2013-05-10 14:02 Global Times     Web Editor: qindexing comment

An Australian senior trade commissioner and a banker said Thursday that they were optimistic about the prospect of direct trading between the yuan and the Australian dollar and that Australia should do more to promote yuan use by Australian companies.

"These are very early days and a number of companies have formed contracts that they were already committed. Some companies operate in industries where the global convention is that trade is denominated in US dollars," Alan Morrell, Beijing-based Senior Trade Commissioner of the Australian Trade Commission, told reporters at an award ceremony in Beijing.

"But I'm optimistic that many people in governments and businesses see the logic and sense of having direct trading between the two currencies," Morrell said.

China and Australia signed an agreement in April to allow the Australian dollar to trade directly with the yuan, making it the third currency to do so following the US dollar and the Japanese yen.

Andrew Whitford, head of Greater China at Westpac Banking Corporation, one of Australia's Big Four banks, also said at the ceremony that the yuan and Australian dollar conversion market had been very active over the 30 trading days to the end of April.

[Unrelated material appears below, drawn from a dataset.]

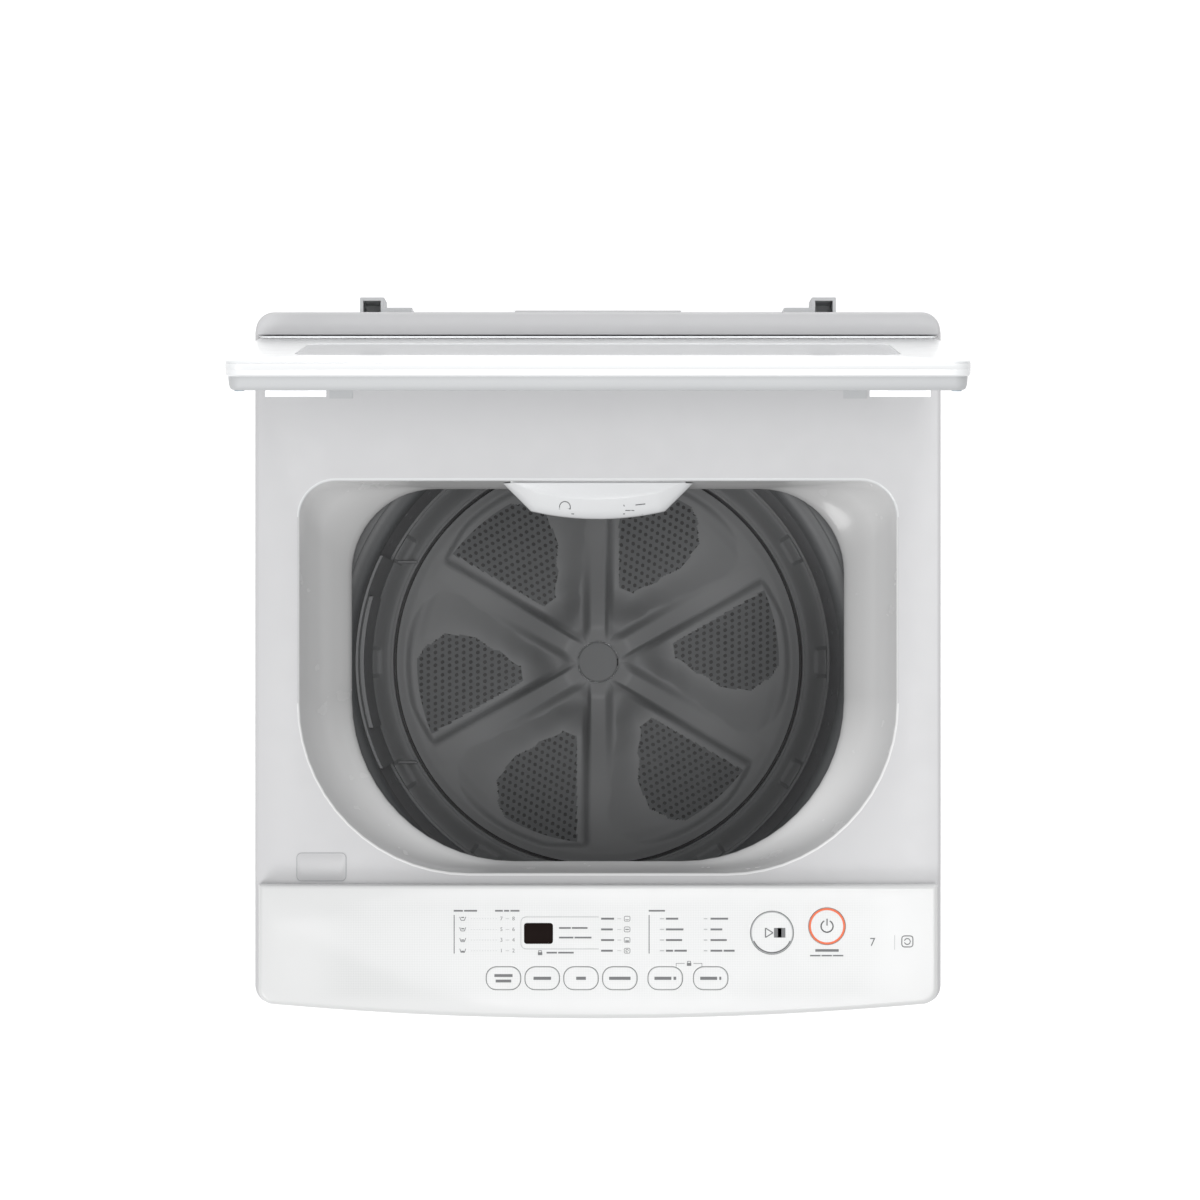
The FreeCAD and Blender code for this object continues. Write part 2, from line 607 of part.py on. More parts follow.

Whitford did not provide the exact figure for such conversion transactions but assured reporters that there had been a lot of interest in direct convertibility between the currencies.

Given the large trade volume between the nations, Australia should be doing more to support yuan settlement, he said.

China has been Australia's largest trade partner for years, with bilateral trade in goods reaching $122.2 billion in 2012.

The Australian comments came in response to early media reports that some multi­national firms are not interested in using the yuan to settle trade because they are not yet convinced it will reduce the cost of transactions with Chinese customers.

"If companies are reluctant to use the yuan to settle trade it is probably because they have a lot of investments outside China," Zhao Xijun, deputy dean of the School of Finance at Renmin University of China, told the Global Times.

"With the current capital control in China, holding yuan will be inconvenient for them," Zhao said.

"To promote global acceptance of the yuan, China should open up its capital account to allow freer capital flow. But that can only be done after China has good market supervision in place," noted Tan Yaling, head of the China Forex Investment Research Institute.

At a regular meeting of the State Council, the country's cabinet, on Monday, Premier Li Ke­qiang pledged to come up with an operational plan to allow full convertibility of the yuan under the capital account within the year.